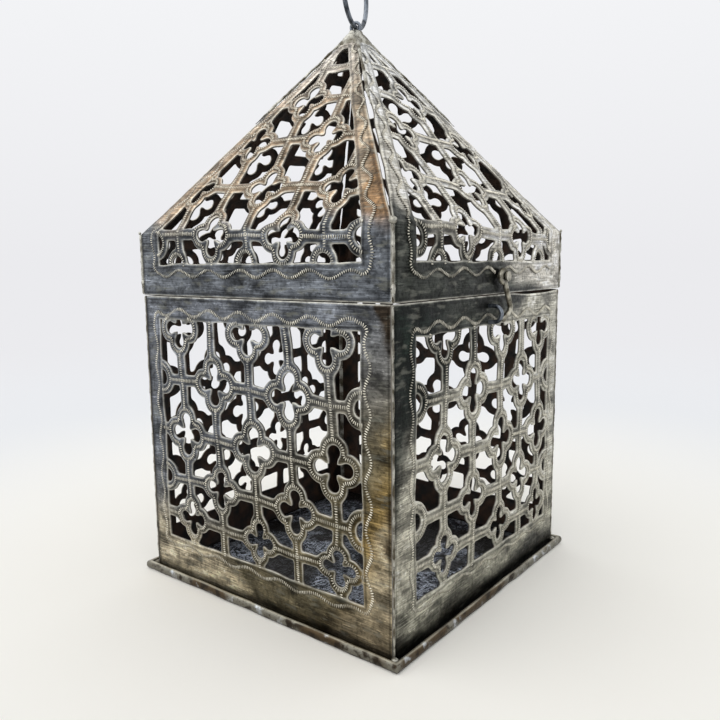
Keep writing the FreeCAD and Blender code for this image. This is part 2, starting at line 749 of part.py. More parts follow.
def write_all():
    doc.recompute()
    for item in doc.Objects:
        if any(flag in ("Invalid", "Error") for flag in item.State):
            raise RuntimeError(f"{item.Name} did not recompute")
    os.makedirs(OUT, exist_ok=True)
    for item in subparts:
        shape = item.Shape
        if shape.isNull() or not shape.isValid():
            raise RuntimeError(f"{item.Label} is not a sound shape")
        print(item.Label, "solids", len(shape.Solids), "volume", round(shape.Volume, 1))
        shape.exportStep(f"{OUT}/{item.Label}.step")


build_base_tray()
build_body_panels()
build_body_seams()
build_lid_sheets()
build_lid_seams()
build_top()
build_hinges()
build_hook_pivot()
build_hook()
build_staple()
write_all()
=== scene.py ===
import math

import bpy
import numpy as np
from mathutils import Matrix, Vector, noise


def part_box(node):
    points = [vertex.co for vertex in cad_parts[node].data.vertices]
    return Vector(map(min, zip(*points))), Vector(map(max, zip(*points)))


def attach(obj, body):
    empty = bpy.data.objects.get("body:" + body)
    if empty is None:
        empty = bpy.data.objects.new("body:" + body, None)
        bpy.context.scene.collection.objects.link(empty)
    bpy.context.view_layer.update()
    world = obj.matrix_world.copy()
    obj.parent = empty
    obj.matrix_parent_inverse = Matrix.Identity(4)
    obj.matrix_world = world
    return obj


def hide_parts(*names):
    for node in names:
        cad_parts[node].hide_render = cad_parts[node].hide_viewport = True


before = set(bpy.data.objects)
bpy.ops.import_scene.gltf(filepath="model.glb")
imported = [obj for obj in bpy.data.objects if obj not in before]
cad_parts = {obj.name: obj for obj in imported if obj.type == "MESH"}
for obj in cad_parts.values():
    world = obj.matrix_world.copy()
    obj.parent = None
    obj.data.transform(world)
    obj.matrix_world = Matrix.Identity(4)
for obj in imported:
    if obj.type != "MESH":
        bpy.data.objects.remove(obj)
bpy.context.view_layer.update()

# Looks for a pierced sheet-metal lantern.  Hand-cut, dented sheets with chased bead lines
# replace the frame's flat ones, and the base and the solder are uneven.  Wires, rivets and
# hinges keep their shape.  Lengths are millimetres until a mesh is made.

MM = 0.001
FRONT, RIGHT, BACK, LEFT = 0, 90, 180, 270

# ---- sizes, from the frame


def node_box(node):
    low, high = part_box(node)
    return low / MM, high / MM


front_low, front_high = node_box("front_panel")
lid_low, lid_high = node_box("lid_front")
tray_high = node_box("base_tray")[1]
GAUGE = 0.8
BODY_HALF = front_high.x
SIDE_HALF = BODY_HALF - GAUGE
TRAY_HALF = tray_high.x
RIM_TOP = tray_high.z
FLOOR_TOP = front_low.z
BODY_TOP = front_high.z
# The height from which body sheets are drawn.
DATUM = 3.2
PANEL = BODY_TOP - DATUM
LID_HALF = -lid_low.y
SHEET_HALF = lid_high.x
LID_FOOT = lid_low.z
SKIRT = 29.8
EAVE = LID_FOOT + SKIRT
ROOF_RISE = 98.9
APEX = EAVE + ROOF_RISE
SLOPE = math.hypot(LID_HALF, ROOF_RISE)
SLOPE_ANGLE = math.atan2(ROOF_RISE, LID_HALF)
FOLD = math.pi / 2 - SLOPE_ANGLE
FOLD_RADIUS = 2

# ---- the piercing

# Bars: columns from a sheet's middle, rows from its datum or, on the lid, from its fold.
SIDE_COLUMNS = (-48, -25, -1, 22.5, 46)
SIDE_ROWS = (30, 49, 72.5, 99, 124)
FRONT_COLUMNS = (-39, -14.5, 12, 33.5, 53.5)
FRONT_ROWS = (29, 48.5, 71, 97.5, 123.5)
SIDE_ROOF_COLUMNS = (-47.5, -24.5, -2, 20, 43.5)
FRONT_ROOF_COLUMNS = (-46, -24, 4, 26, 48.5)
ROOF_ROWS = (-3, 23, 51, 76, 98)
BAR_WIDTH = 5.4
# Rows rise to the right by a tilt.  Columns lean about a middle height.
SIDE_TILT, FRONT_TILT, ROOF_TILT, EAVE_TILT = -0.01, -0.045, -0.07, -0.04
SIDE_LEAN, FRONT_LEAN, ROOF_LEAN = 0.045, 0, 0.05
BODY_MIDDLE, ROOF_MIDDLE = 75, 25

# Half widths of the rosettes in each row, and radii of the rings at windows.
BODY_ROSETTES = (11.8, 13.2, 14.5, 14.5, 13.6)
ROOF_ROSETTE = 13.2
EDGE_RING, LID_EDGE_RING, ARCH_RING, RING_HOLE = 8.8, 7.8, 7.2, 3.9
ROOF_EDGE_ROW = -5
# The cross cut in a rosette, as shares of its half width.
PETAL_REACH, PETAL_SHARE, STEM_SHARE = 0.7, 0.22, 0.15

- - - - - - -

The lines from the one containing "build_base_tray()" to the one containing "for node in", both included, are to be extracted exactly; give no other line.

build_base_tray()
build_body_panels()
build_body_seams()
build_lid_sheets()
build_lid_seams()
build_top()
build_hinges()
build_hook_pivot()
build_hook()
build_staple()
write_all()
=== scene.py ===
import math

import bpy
import numpy as np
from mathutils import Matrix, Vector, noise


def part_box(node):
    points = [vertex.co for vertex in cad_parts[node].data.vertices]
    return Vector(map(min, zip(*points))), Vector(map(max, zip(*points)))


def attach(obj, body):
    empty = bpy.data.objects.get("body:" + body)
    if empty is None:
        empty = bpy.data.objects.new("body:" + body, None)
        bpy.context.scene.collection.objects.link(empty)
    bpy.context.view_layer.update()
    world = obj.matrix_world.copy()
    obj.parent = empty
    obj.matrix_parent_inverse = Matrix.Identity(4)
    obj.matrix_world = world
    return obj


def hide_parts(*names):
    for node in names:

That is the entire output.